Quote every line as given.

## START Collected material

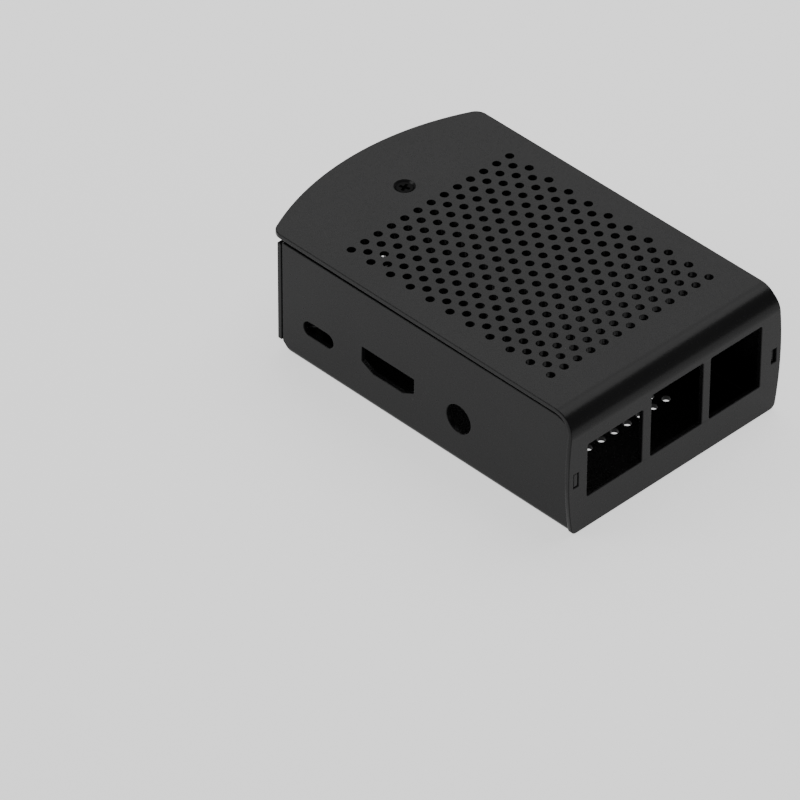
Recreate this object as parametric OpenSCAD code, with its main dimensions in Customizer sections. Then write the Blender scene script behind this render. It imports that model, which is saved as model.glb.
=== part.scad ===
// Sheet metal case for a credit card sized computer board.
// A folded tray takes the board on four standoffs. A perforated cover, bent
// once at the front, hooks on the tray's tabs and is held by one screw.
// X runs across the case, Z is up. The port panel faces -Y, the side ports
// face -X, and the round end of the cover overhangs the card slot at +Y.

/* [Sheet] */
// Thickness of the steel sheet of the tray and the cover
sheet_t = 1.2; // [1:0.1:2]
// Inside radius of the sharp folds of the tray
fold_r = 0.4; // [0.2:0.1:0.8]

/* [Cover] */
// How far the tip of the round end overhangs the rear wall
end_overhang = 8.1; // [7:0.1:16]
// Height from the top of the double ports to the top of the cover
over_ports = 6.7; // [6.6:0.1:20]
// Outside radius of the bend between the cover's top and the panel
bend_r = 5.5; // [3:0.1:6.5]
// How far the tip of the round end lies behind the start of its corners
end_rise = 9.4; // [7:0.1:11]
// Radius of the two corners beside the round end
end_corner_r = 3; // [1:0.1:4]

/* [Panel] */
// How far the panel's sides swell out beyond the cover's straight sides
swell = 1.1; // [0.3:0.1:2]
// Height of the widest point of the panel
swell_z = 16; // [14:0.1:20]
// Distance from the top of the cover down to where the swell ends
swell_end = 1.7; // [0.5:0.1:4]
// Height of the panel's lower edge over the underside of the floor
panel_gap = 0.2; // [0.1:0.1:1]
// Radius of the panel's lower corners
panel_corner_r = 1.5; // [0.5:0.1:3]

/* [Perforation] */
// Diameter of the vent holes
vent_d = 2; // [1:0.1:2.6]
// Distance between the vent holes of one row
vent_pitch = 4; // [3.6:0.1:6]
// Distance between the rows, which are staggered
row_pitch = 3; // [2.6:0.1:5]
// Bare strip between the cover's sides and the outermost vent holes
vent_side = 7.3; // [4:0.1:14]
// Distance from the panel's face to the first row of the cover
vent_front = 14; // [9:0.1:30]
// Bare length between the last row of the cover and the screw
vent_screw = 8; // [5:0.1:20]
// Distance from the panel's face to the first row of the floor
floor_vent_front = 17; // [8:0.1:30]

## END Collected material

== Output for this exercise ==
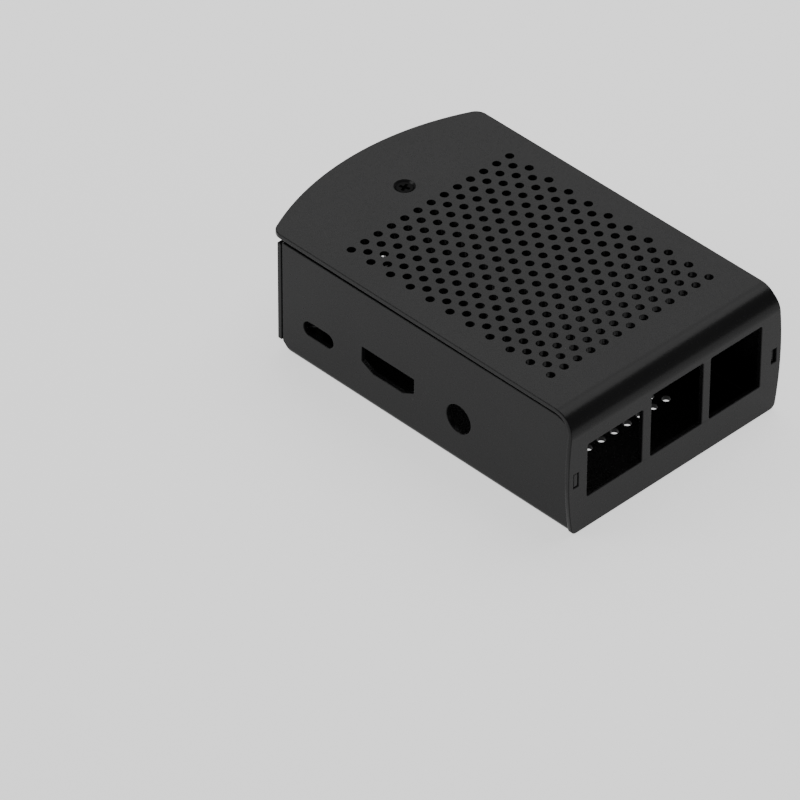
Recreate this object as parametric OpenSCAD code, with its main dimensions in Customizer sections. Then write the Blender scene script behind this render. It imports that model, which is saved as model.glb.
=== part.scad ===
// Sheet metal case for a credit card sized computer board.
// A folded tray takes the board on four standoffs. A perforated cover, bent
// once at the front, hooks on the tray's tabs and is held by one screw.
// X runs across the case, Z is up. The port panel faces -Y, the side ports
// face -X, and the round end of the cover overhangs the card slot at +Y.

/* [Sheet] */
// Thickness of the steel sheet of the tray and the cover
sheet_t = 1.2; // [1:0.1:2]
// Inside radius of the sharp folds of the tray
fold_r = 0.4; // [0.2:0.1:0.8]

/* [Cover] */
// How far the tip of the round end overhangs the rear wall
end_overhang = 8.1; // [7:0.1:16]
// Height from the top of the double ports to the top of the cover
over_ports = 6.7; // [6.6:0.1:20]
// Outside radius of the bend between the cover's top and the panel
bend_r = 5.5; // [3:0.1:6.5]
// How far the tip of the round end lies behind the start of its corners
end_rise = 9.4; // [7:0.1:11]
// Radius of the two corners beside the round end
end_corner_r = 3; // [1:0.1:4]

/* [Panel] */
// How far the panel's sides swell out beyond the cover's straight sides
swell = 1.1; // [0.3:0.1:2]
// Height of the widest point of the panel
swell_z = 16; // [14:0.1:20]
// Distance from the top of the cover down to where the swell ends
swell_end = 1.7; // [0.5:0.1:4]
// Height of the panel's lower edge over the underside of the floor
panel_gap = 0.2; // [0.1:0.1:1]
// Radius of the panel's lower corners
panel_corner_r = 1.5; // [0.5:0.1:3]

/* [Perforation] */
// Diameter of the vent holes
vent_d = 2; // [1:0.1:2.6]
// Distance between the vent holes of one row
vent_pitch = 4; // [3.6:0.1:6]
// Distance between the rows, which are staggered
row_pitch = 3; // [2.6:0.1:5]
// Bare strip between the cover's sides and the outermost vent holes
vent_side = 7.3; // [4:0.1:14]
// Distance from the panel's face to the first row of the cover
vent_front = 14; // [9:0.1:30]
// Bare length between the last row of the cover and the screw
vent_screw = 8; // [5:0.1:20]
// Distance from the panel's face to the first row of the floor
floor_vent_front = 17; // [8:0.1:30]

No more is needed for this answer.